Lots of posts about Quantum of Solace this weekend, which I might see when it’s out on DVD (apparently I save my movie-going for really quality films).

But poor Bond just can’t seem to get a foothold in my interest, mostly because of the line I remember most from Casino Royale, where he’s falling in love with Vesper Lynd, and thinks maybe he can make it the long haul with her, seeing as “the conquest of her body, because of the central privacy in her, would each time have the sweet tang of rape.”

You keep it classy, Fleming.


Oct 31 2008

Four of the Nerdiest Halloween Costumes Ever: A Handy Guide

So, it’s Halloween! I do not really participate in Halloween these days, since I subscribe to the “Go Big or Go Home” philosophy, and I am too lazy to go big, so I end up going home. (‘Big’ in this case meaning ‘actually clever’ or ‘well-made’. Inflatable Sumo-wrestler suits are neither of these things, dude from my office.)

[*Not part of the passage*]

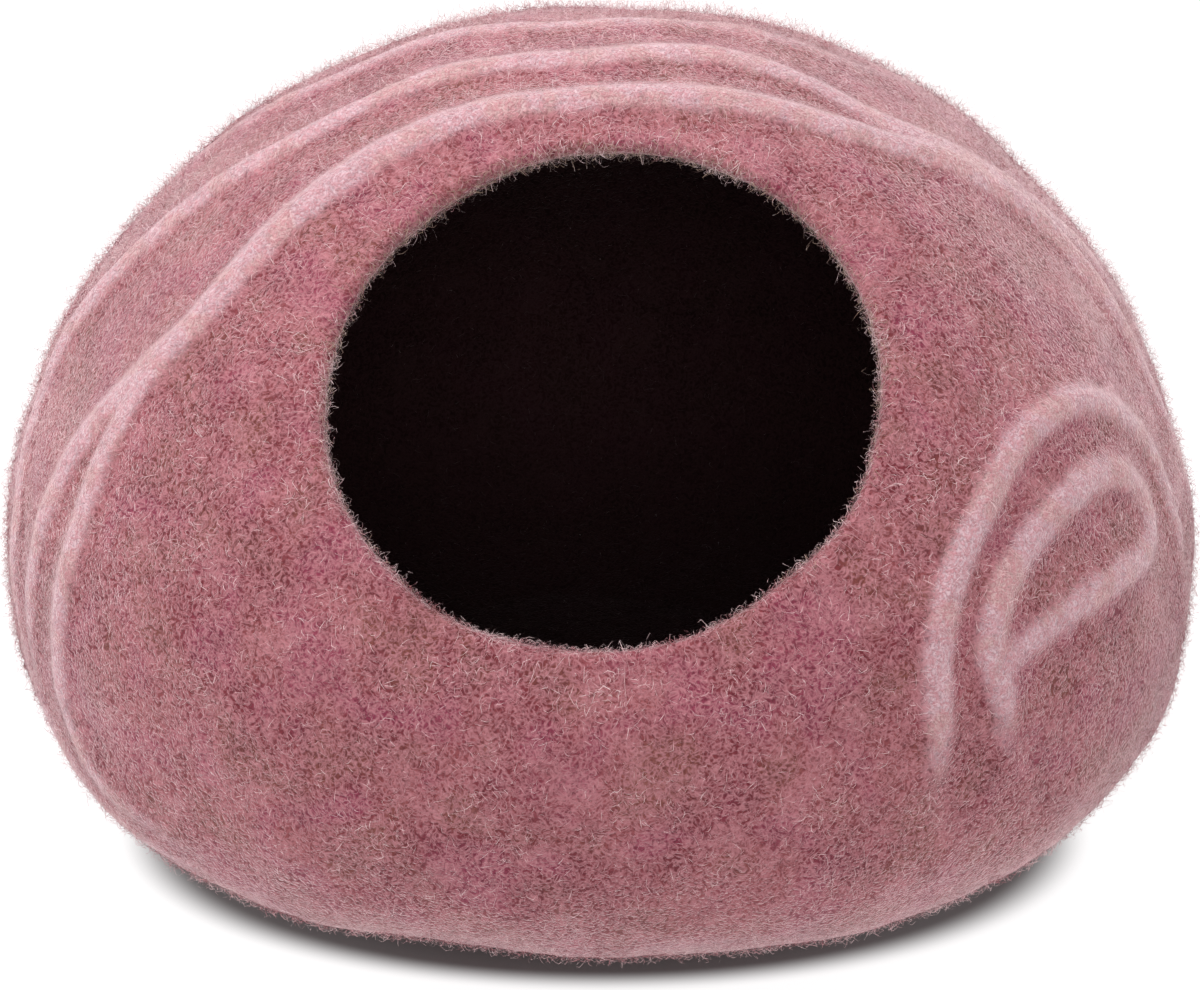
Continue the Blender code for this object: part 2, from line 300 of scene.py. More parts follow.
def unevenness(points):
    """Lumps of the hand-felted skin: the sum over the layers of rise * waves * sqrt(2 / WAVES)."""
    luck = np.random.default_rng(UNEVEN_SEED)
    total = np.zeros(len(points))
    for length, rise in UNEVEN:
        total += rise * waves_of(points, luck, length) * np.sqrt(2 / WAVES)
    return total * MILLIMETRE


def lie_of_wool(points):
    """The angle that the wool tends to lie at, in radians."""
    return FLOW_SWING * waves_of(points, np.random.default_rng(FLOW_SEED), FLOW_LENGTH)


def paler_places(points):
    """From about -1 to 1, how pale the loose wool is."""
    return waves_of(points, np.random.default_rng(PALER_SEED), PALER_LENGTH) / np.sqrt(2 * WAVES)


def felted(turn, inside, outside, roll):
    """Points of the felt, their rise on a rib as a share of a full rib's, and how far they are inside
    (0 to 1). The inside lies a felt's thickness within the plain skin, and a half round joins them at
    the lip: middle - half a felt * (cos(roll) * normal - sin(roll) * inwards), plus ribs and lumps."""
    edge = lip_angle(turn) + FELT / DEPTH
    away = edge + np.maximum(inside, outside) * (np.pi - edge)
    plain = skin(turn, away)
    normal = outward(plain)
    from_lip = (away - edge) * 0.5 * DEPTH
    curl = LIP_ROLL * np.exp(-((from_lip / LIP_ROLL_RUN) ** 2))
    middle = plain - (0.5 * FELT + curl)[:, None] * normal
    backwards = skin(turn, away + SMALL_STEP) - plain
    inwards = unit(np.sum(backwards * normal, axis=1, keepdims=True) * normal - backwards)
    points = middle - 0.5 * FELT * (np.cos(roll)[:, None] * normal - np.sin(roll)[:, None] * inwards)
    raised = rib_height(plain) * np.clip(outside / RIB_START, 0, 1)
    lumps = unevenness(points)
    points += raised[:, None] * normal
    points += lumps[:, None] * unit(points - middle)
    floor = np.where(roll < np.pi, FELT, 0.0)
    points[:, 2] = np.maximum(points[:, 2], floor)
    return points, raised / FULL_RIB, np.clip(1 - roll / LIP_TURN, 0, 1)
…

However, I had some fun costumes back in the day! I think. I only remember four. Memory like a sieve, me.

Enjoy this handy guide! None of these costumes makes any sense.

Bag of Jelly Beans:

I was: Eight.

You will need: Black turtleneck and pants, white tulle, balloons.

It takes: Ten minutes to baste the tulle into a big bag, two minutes to thread ribbon around the top to tie around your neck, one million hours to blow up all the balloons.

You cannot: Sit down. Ever.

School Bus

I was: Nine.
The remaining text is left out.